Rocked by allegations of sexual assault, Donald Trump on Thursday lashed out at his female accusers as "horrible, horrible liars" as the deeply divisive presidential campaign sank further into charges and countercharges of predatory treatment of women.
The Republican businessman devoted much of a Florida speech to defending himself against multiple reports of inappropriate sexual behavior accusations that he blamed on Hillary Clinton's campaign and the news media.
"These vicious claims about me, of inappropriate conduct with women, are totally and absolutely false. And the Clintons know it," Trump declared. His accusers, he said, "are horrible people. They're horrible, horrible liars."
The comments came minutes after he called a reporter "a sleazebag" for asking whether Trump had ever touched or groped a woman without her consent.
First lady Michelle Obama, meanwhile, offered an emotional counterargument in battleground New Hampshire, warning that Trump's behavior sends a dangerous message to the nation's children.
"The belief that you can do anything you want to a woman, it is cruel, it is frightening, and the truth is it hurts," Obama said. She added, "We can't expose our children to this any longer, not for another minute, let alone for four years."
The New York Times and the Palm Beach Post on Wednesday reported stories about three women who alleged Trump had inappropriately touched them. Separately, a People Magazine reporter wrote a detailed first-person account of being attacked by Trump while interviewing the businessman and his wife, Melania Trump.
Trump said the claims "are all fabricated."
"They're pure fiction, and they're outright lies.
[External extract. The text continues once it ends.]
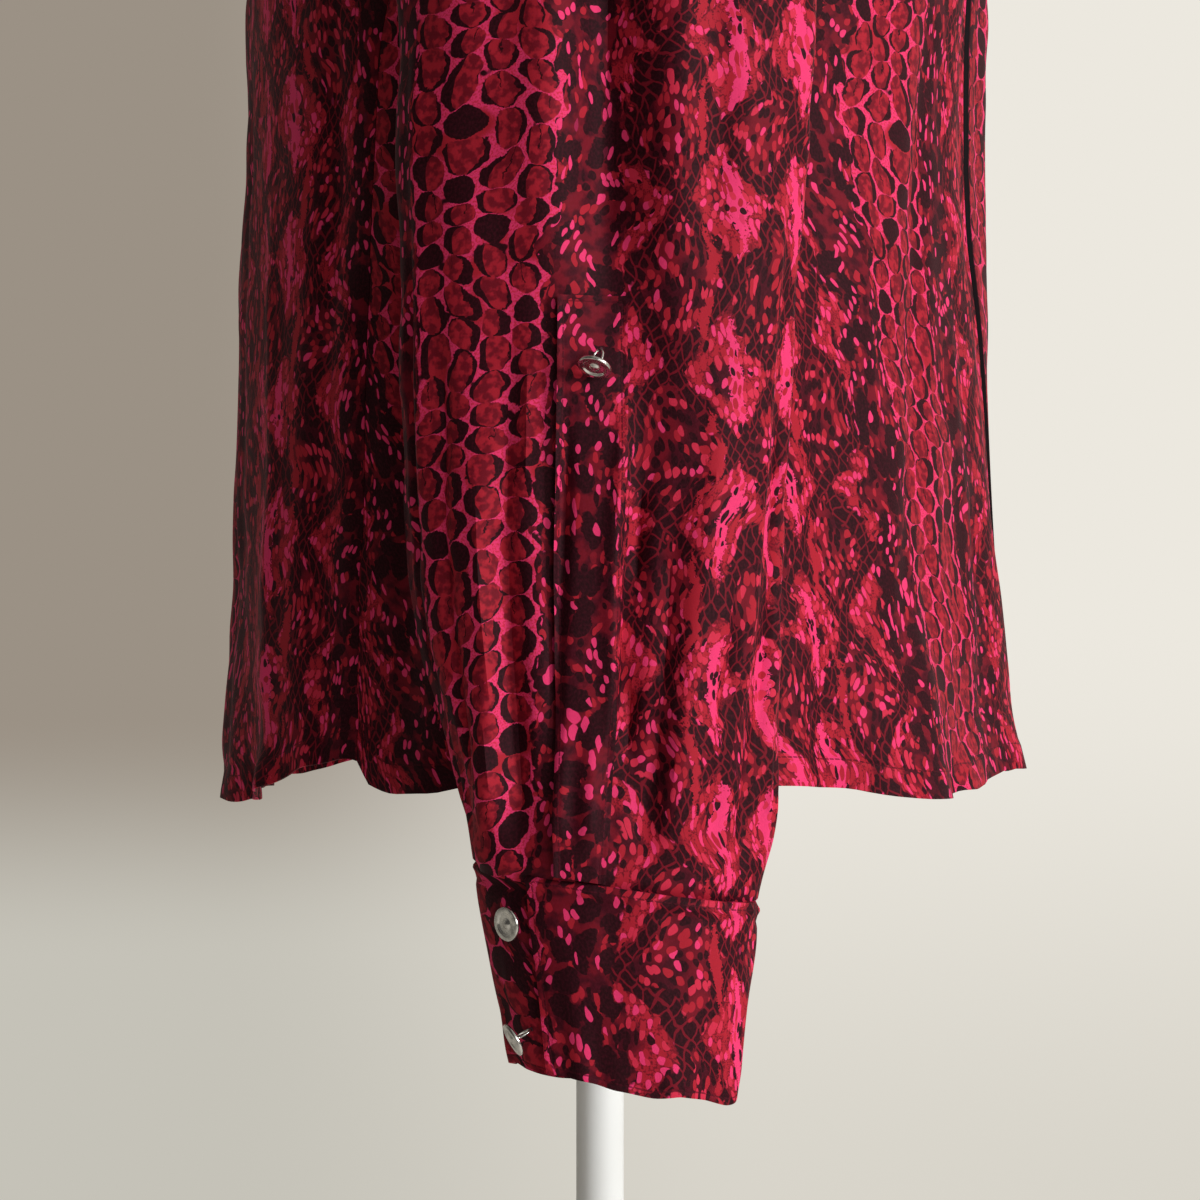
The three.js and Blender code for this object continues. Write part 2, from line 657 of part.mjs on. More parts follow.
// Sets a button on a point of the cloth, its stem along the way out.
function addButton(name, foot, out, stem) {
  const button = addMesh(name, buttonGeometry(stem), SILVER);
  button.position.copy(foot).addScaledVector(out, SEAM_GAP);
  button.quaternion.setFromUnitVectors(new THREE.Vector3(0, 1, 0), out.clone().normalize());
  return button;
}

// The wrist's buttons hang from their shanks, so some of them droop.
function wristButton(name, foot, out, droop, sideways, stem) {
  const hang = out.clone().add(new THREE.Vector3(0, sideways, -droop)).normalize();
  for (const side of ['right', 'left']) {
    const flip = side === 'left' ? new THREE.Vector3(-1, 1, 1) : new THREE.Vector3(1, 1, 1);
    const start = foot.clone().addScaledVector(out, 0.8);
    addButton(`${side}_${name}`, start.multiply(flip), hang.clone().multiply(flip), stem);
  }
}
function cuffSpot(level, turn) {
  const rows = CUFF_ROWS.map((row) => ({ ...row, z: -row.level }));
  const row = { level };
  for (const key of ['midX', 'midY', 'wide', 'deep']) row[key] = atHeight(rows, key, -level);
  const point = cuffPoint(row, turn);
  const next = cuffPoint(row, turn + 1).sub(cuffPoint(row, turn - 1));
  const out = new THREE.Vector3(next.y, -next.x, 0).normalize();
  if (out.x > 0) out.negate();
  return { point, out };
}
const upper = cuffSpot(769, 313);
wristButton('cuff_button_1', upper.point, upper.out, 0.15, 0.3, 3);
const lower = cuffSpot(735, 313);
wristButton('cuff_button_2', lower.point, lower.out, 0.7, 0.75, 5.5);
const gauntletSpot = gauntlet[1][1].clone();
gauntletSpot.y -= 2.5;
gauntletSpot.z += 2.5;
wristButton('gauntlet_button', gauntletSpot, new THREE.Vector3(-1, 0, 0), 0.8, 0.2, 6);

// The collar stand runs round the neckline; its right end laps over its left end.
const STAND_HEIGHT = 26;
function neckLoop() {
  const front = UPPER_ROWS.filter((share) => share >= FRONT_NECK_SHARE);
  const rear = UPPER_ROWS.filter((share) => share >= BACK_NECK_SHARE && share < 1).reverse();
  const right = [
    ...front.map((share) => neckAt(FRONT_NECKLINE, share, PLACKET_HALF, false)),
    ...rear.map((share) => neckAt(BACK_NECKLINE, share, 0, true)),
  ];
  const left = right.slice(0, -1).reverse().map(({ angle, z }) => ({ angle: 360 - angle, z }));
  return [...right, ...left];
}
const loopPlaces = neckLoop();
function loopBase(place) {
  const base = sectionPoint(BODY, place.angle, place.z);
  const out = new THREE.Vector3(base.x, base.y - RIDGE_Y, 0).normalize();
  return { base, out };
}
function standGrid() {
  const start = loopPlaces.map(loopBase);
  const last = start.length - 1;
  const ahead = new THREE.Vector3(0, -1, 0);
  const turn = angleAtX(PLACKET_HALF, FRONT_NECK_Z);
  const endRight = { base: bodyPoint(-turn, FRONT_NECK_Z), out: ahead };
  const endLeft = { base: bodyPoint(turn, FRONT_NECK_Z), out: ahead };
  const path = [endRight, ...start, endLeft];
  return [0, 0.5, 1].map((share) => path.map(({ base, out }, i) => {
    const fromRight = i;
    const fromLeft = last + 2 - i;
    const over = fromRight <= 2 ? 1.5 : 0;
    const under = fromLeft <= 2 ? -1.5 : 0;
    const height = mix(STAND_HEIGHT, STAND_HEIGHT + 6, smooth(4, 14, Math.min(fromRight, fromLeft)));
    const point = base.clone().addScaledVector(out, over + under + 1.1 - 6 * share);
    point.z += 1.2 + height * share;
    return point;
  }));
}
const stand = standGrid();
addMesh('collar_stand', wall(stand, FOLDED_CLOTH), PRINT);
const standFoot = stand[1][0].clone().lerp(stand[1][1], 0.5);
standFoot.y -= 0.8;
addButton('collar_button', standFoot, new THREE.Vector3(0, -1, 0), 1.2);

// The collar's fall hangs outside the stand. Each row is a place on its lower edge:
// how far round the neck it lies, and its distance from the centre line and height.
const REAR_SHARE = 0.55;
const FALL_EDGE = [
  { z: 0, x: 52, level: 1272 },
  { z: 0.12, x: 74, level: 1300 },
  { z: 0.3, x: 92, level: 1350 },
  { z: 0.46, x: 96, level: 1384 },
  { z: 0.6, x: 88, level: 1385 },
  { z: 0.78, x: 52, level: 1366 },
  { z: 1, x: 0, level: 1358 },
];
const FALL_CLEAR = 3.4;
function fallColumn(column, middle, lift) {
  const isLeft = column > middle;
  const share = 1 - Math.abs(column - middle) / middle;
  const top = stand[2][column + 2];
  const foot = stand[0][column + 2];
  const out = new THREE.Vector3(foot.x, foot.y - RIDGE_Y, 0).normalize();
  const level = atHeight(FALL_EDGE, 'level', share);
  const angle = angleAtX(atHeight(FALL_EDGE, 'x', share), level);
  const turn = share > REAR_SHARE ? 180 - angle : angle;
  const edge = bodyPoint(isLeft ? 360 - turn : turn, level, FALL_CLEAR + lift);
  const first = top.clone().addScaledVector(out, 0.35 + lift);
  const second = top.clone().lerp(foot, 0.55).addScaledVector(out, 3.4 + lift);
  const third = second.clone().lerp(edge, 0.5).addScaledVector(out, 1.5);
  return [edge, third, second, first];
}
function fallGrid(lift) {
  const middle = (stand[2].length - 5) / 2;
  const columns = [];
  for (let column = 0; column <= middle * 2; column += 1) columns.push(fallColumn(column, middle, lift));
  return columns[0].map((unused, r) => columns.map((column) => column[r]));
}
addMesh('collar', between(fallGrid(FOLDED_CLOTH), fallGrid(0)), PRINT);

// The dress form inside: smooth, a little smaller than the blouse and resting it on
// its shoulders.
const FORM_DEPTH = CLOTH + REST_GAP;
const FORM = [
  { z: FORM_BOTTOM_Z, half: 150, front: 108, back: 118 },
  { z: 900, half: 160, front: 112, back: 124 },
  { z: 960, half: 150, front: 106, back: 112 },
  { z: 1020, half: 126, front: 98, back: 94 },
  { z: 1070, half: 128, front: 104, back: 94 },
  { z: 1128, half: 150, front: 128, back: 108 },
  { z: 1190, half: 160, front: 142, back: 122 },
  { z: 1250, half: 170, front: 121, back: 122 },
  { z: 1290, half: 183, front: 95, back: 109 },
  { z: 1318, half: 187, front: 75, back: 95 },
  { z: 1338, half: 189.5, front: 65, back: 85 },
  { z: 1360, half: 149.9, front: 57, back: 72 },
  { z: 1385, half: 101.8, front: 52, back: 56 },
  { z: 1399, half: 73, front: 51, back: 53 },
  { z: 1409, half: 62, front: 51, back: 52 },
  { z: FORM_NECK_Z, half: 60, front: 52, back: 52 },
];
const FORM_COLUMNS = 32;
const FORM_LEVELS = [
  FORM_BOTTOM_Z, 866, 900, 935, 970, 1010, 1050, 1090, 1128, 1160, 1190, 1222, 1252, 1278,
  1300, 1318, 1330, 1340, 1352, 1366, 1382, 1394, 1403, 1413, FORM_NECK_Z,
];
function formSolid() {
  const step = 0.5;
  const places = [];
  for (const z of FORM_LEVELS) {
    for (let c = 0; c < FORM_COLUMNS; c += 1) {
      const angle = c / FORM_COLUMNS * 360;
      const along = sectionPoint(FORM, angle + step, z).sub(sectionPoint(FORM, angle - step, z));
      const up = sectionPoint(FORM, angle, z + step).sub(sectionPoint(FORM, angle, z - step));
      const normal = new THREE.Vector3().crossVectors(up, along).normalize();
      const covered = 1 - smooth(1395, 1412, z);
      const point = sectionPoint(FORM, angle, z).addScaledVector(normal, -FORM_DEPTH * covered);
      if (z === FORM_BOTTOM_Z || z === FORM_NECK_Z) point.z = z;
      places.push(point.x, point.y, point.z);
    }
  }
  const rows = FORM_LEVELS.length;
  const bottom = rows * FORM_COLUMNS;
  places.push(0, RIDGE_Y, FORM_BOTTOM_Z, 0, RIDGE_Y, FORM_NECK_Z);
  const faces = [];
  for (let c = 0; c < FORM_COLUMNS; c += 1) {
    const next = (c + 1) % FORM_COLUMNS;
    for (let r = 0; r < rows - 1; r += 1) {
      const a = r * FORM_COLUMNS + c;
      const b = r * FORM_COLUMNS + next;
      faces.push(a, a + FORM_COLUMNS, b + FORM_COLUMNS, a, b + FORM_COLUMNS, b);
    }
    faces.push(bottom, c, next);
    faces.push(bottom + 1, (rows - 1) * FORM_COLUMNS + next, (rows - 1) * FORM_COLUMNS + c);
  }
  const geometry = new THREE.BufferGeometry();
  geometry.setAttribute('position', new THREE.Float32BufferAttribute(places, 3));
  geometry.setIndex(faces);
  return mergedSolid(geometry);
}
addMesh('form_torso', formSolid(), FORM_CLOTH);

// A turned solid about the vertical axis, from a profile of [radius, height] pairs.
function turned(profile, segments) {
  const lathe = new THREE.LatheGeometry(profile.map(([r, z]) => new THREE.Vector2(r, z)), segments);
  lathe.deleteAttribute('normal');
  lathe.deleteAttribute('uv');
  lathe.rotateX(Math.PI / 2);
  return mergedSolid(lathe);
}
const CAP_PROFILE = [[0, 0], [50, 0], [50, 5], [40, 12], [22, 16], [0, 17]];
const cap = addMesh('form_cap', turned(CAP_PROFILE, 28), PAINTED_STEEL);
cap.position.set(0, RIDGE_Y, FORM_NECK_Z + SEAM_GAP);
const poleTop = FORM_BOTTOM_Z - SEAM_GAP;
const pole = addMesh('form_pole', turned([
  [0, 0], [28, 0], [28, 6], [POLE_RADIUS + 3, 14], [POLE_RADIUS, 22],
  [POLE_RADIUS, poleTop - BASE_THICKNESS - SEAM_GAP], [0, poleTop - BASE_THICKNESS - SEAM_GAP],
], 24), PAINTED_STEEL);
pole.position.z = BASE_THICKNESS + SEAM_GAP;
addMesh('form_base', turned([
  [0, 0], [BASE_RADIUS, 0], [BASE_RADIUS, BASE_THICKNESS - 4],
  [BASE_RADIUS - 4, BASE_THICKNESS], [0, BASE_THICKNESS],
], 48), PAINTED_STEEL);

export default blouse;
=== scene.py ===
"""A button-down blouse in snake print, hanging on a limbless dress form.

Every length in the tables is in millimetres, and the meshes are made in metres. The
wearer's front faces -Y and the wearer's right side is -X. Each cloth piece is a thin
shell that follows the form of its own solid, with the folds it hangs in.
"""
import math

import bmesh
import bpy
import numpy as np
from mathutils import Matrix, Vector


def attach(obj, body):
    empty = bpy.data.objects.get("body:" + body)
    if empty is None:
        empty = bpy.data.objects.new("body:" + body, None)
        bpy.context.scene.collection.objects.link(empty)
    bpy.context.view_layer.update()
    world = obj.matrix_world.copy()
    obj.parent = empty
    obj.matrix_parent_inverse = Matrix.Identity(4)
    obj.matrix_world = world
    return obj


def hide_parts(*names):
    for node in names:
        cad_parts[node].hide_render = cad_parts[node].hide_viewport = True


bl_info = {
    "name": "Blouse on Dress Form",
    "version": (1, 0, 0),
    "blender": (4, 5, 0),
    "location": "3D View > Sidebar > Blouse",
    "description": "Snake-print blouse with deep unbuttoned cuffs on a limbless dress form",
    "category": "Add Mesh",
}

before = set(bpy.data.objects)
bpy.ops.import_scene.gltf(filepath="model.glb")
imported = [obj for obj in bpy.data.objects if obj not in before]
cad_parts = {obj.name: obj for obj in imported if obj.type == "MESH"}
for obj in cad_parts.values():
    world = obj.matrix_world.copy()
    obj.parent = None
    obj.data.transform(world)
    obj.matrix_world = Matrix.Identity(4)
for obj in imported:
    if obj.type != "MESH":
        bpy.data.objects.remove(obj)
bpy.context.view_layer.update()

# The blouse's own measures, the same as those of its solids.
SEAM_GAP = 0.3
RIDGE_Y = 5.0
PLACKET_HALF = 15.0
PLACKET_RAISE = 1.0
BAND_DEPTH = 1.5
BAND_CLOTH = 1.6
EDGE_DROP = 3.2
EDGE_ROLL = 3.4
FRONT_NECK_Z = 1318.0
UNDERARM_Z = 1128.0
FRONT_NECK_SHARE = 0.72
BACK_NECK_SHARE = 0.8
STAND_HEIGHT = 26.0
CUFF_TILT = 0.15
CUFF_START, CUFF_END = -37.0, 345.0
CUFF_LOW, CUFF_RIM, CUFF_TOP = 721.0, 782.5, 785.4
CUFF_CLOTH = 1.7
UNDERLAP_DEPTH = 2.8
GAUNTLET_TURN = 10.0
GAUNTLET_ROW, SLIT_ROW, LAST_ROW = 7, 8, 14
FORM_BOTTOM_Z, FORM_NECK_Z = 834.0, 1432.0
BASE_RADIUS, BASE_THICKNESS = 165.0, 12.0
POLE_RADIUS = 9.5
CAP_RADIUS = 50.0
ARMHOLE_CENTRE = np.array([-172.0, 10.0, 1235.0])

# Rows of a panel below and above the underarm, and how they crowd towards the shoulder.
LOWER_ROWS, UPPER_ROWS, ROW_CROWDING = 104, 84, 1.5

# The photo's camera: its turn about the object, distance and height, and its focal length
# in pixels of a picture 1200 pixels wide.
CAMERA_AZIMUTH, CAMERA_DISTANCE, CAMERA_HEIGHT = 272.5, 1.245, 0.877
FOCAL_PIXELS, PICTURE_PIXELS = 3113.0, 1200.0
SENSOR_WIDTH = 36.0


def smooth(low, high, value):
    """0 below low, 1 above high and a soft rise between."""
    t = np.clip((value - low) / (high - low), 0.0, 1.0)
    return t * t * (3.0 - 2.0 * t)


class Table:
    """Rows of named columns, read smoothly at any value of their first column."""

    def __init__(self, names, rows):
        values = np.array(rows, float).T
        self.key = values[0]
        self.columns = dict(zip(names.split()[1:], values[1:]))

    def at(self, name, key):
        x, y = self.key, self.columns[name]
        slope = np.empty_like(y)
        slope[1:-1] = (y[2:] - y[:-2]) / (x[2:] - x[:-2])
        slope[0] = (y[1] - y[0]) / (x[1] - x[0])
        slope[-1] = (y[-1] - y[-2]) / (x[-1] - x[-2])
        key = np.clip(key, x[0], x[-1])
        i = np.clip(np.searchsorted(x, key, side="right") - 1, 0, len(x) - 2)
        span = x[i + 1] - x[i]
        t = (key - x[i]) / span
        t2, t3 = t * t, t * t * t
        start = (2 * t3 - 3 * t2 + 1) * y[i] + (t3 - 2 * t2 + t) * span * slope[i]
        return start + (3 * t2 - 2 * t3) * y[i + 1] + (t3 - t2) * span * slope[i + 1]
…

These events never happened," he said at the West Palm Beach rally.
He added, "I will not allow the Clinton machine to turn our campaign into a discussion of their slanders and lies."
At the same time, Trump's flailing campaign signaled it would spend the election's final month relitigating Bill Clinton's marital affairs and unproven charges of sexual assault, as well as what Trump says is Democratic nominee Hillary Clinton's role in intimidating the women who were involved.
The developments come less than a week after the publication of a 2005 recording in which the Republican nominee boasted of using his fame to kiss and grab women without their consent.
In an interview broadcast Thursday, the soap opera actress in the video said Trump's comments were offensive. But actress Arianne Zucker, on NBC's "Today," said she wasn't shocked, given "that type of personality."
The revelation of the video last Friday prompted many Republicans to withdraw their support for Trump with some calling for him to drop out of the race though a handful have since switched back to supporting him.
Clinton adviser Jennifer Palmieri said the latest revelations match "everything we know about the way Donald Trump has treated women."
Taken together, the stories about Trump and his retorts about Bill Clinton have plunged an already rancorous campaign to new lows. The real estate mogul has also aggressively charged that Hillary Clinton not only needs to be defeated in November but also imprisoned: "Honestly, she should be locked up," he said Thursday.